Principle:Trailofbits Fickling Pickle Dataset Analysis
| Knowledge Sources | |
|---|---|
| Domains | Security, Data_Analysis, Pickle_Safety |
| Last Updated | 2026-02-14 14:00 GMT |
Overview
Analytical methodology for extracting and aggregating statistical properties from collections of pickle files to characterize real-world pickle usage patterns.
Description
Pickle Dataset Analysis inspects a corpus of pickle files to extract metadata about their contents, particularly the Python import statements embedded in pickle bytecode. By decompiling each pickle file's opcodes into an AST representation, the analysis identifies which modules and functions are being serialized (e.g., `torch.nn.Linear`, `numpy.array`). Combined with external metadata such as HuggingFace download counts for source models, this provides a comprehensive view of how pickle files are used in practice across the ML ecosystem.
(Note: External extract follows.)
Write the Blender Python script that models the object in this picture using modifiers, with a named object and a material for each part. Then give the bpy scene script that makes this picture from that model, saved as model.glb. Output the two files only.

This data informs allowlist construction and helps researchers understand which import patterns are benign versus suspicious.
Usage
Apply this principle when building or validating an ML pickle allowlist, characterizing the attack surface of pickle-based model distribution, or understanding the composition of a benchmark dataset before running scanner evaluations.
Theoretical Basis
The analysis follows an extract-aggregate-export pipeline:
# Abstract algorithm
stats = {}
for file in dataset:
pickled = decompile(file) # Parse pickle bytecode to AST
imports = extract_imports(pickled) # Extract import statements
for imp in imports:
stats[imp] = stats.get(imp, 0) + 1 # Aggregate frequency
# Sort by frequency and export
stats = sorted(stats, by_frequency)
export_csv(stats)
The import extraction leverages fickling's pickle-to-AST decompilation, which converts GLOBAL and STACK_GLOBAL opcodes into Python import statements.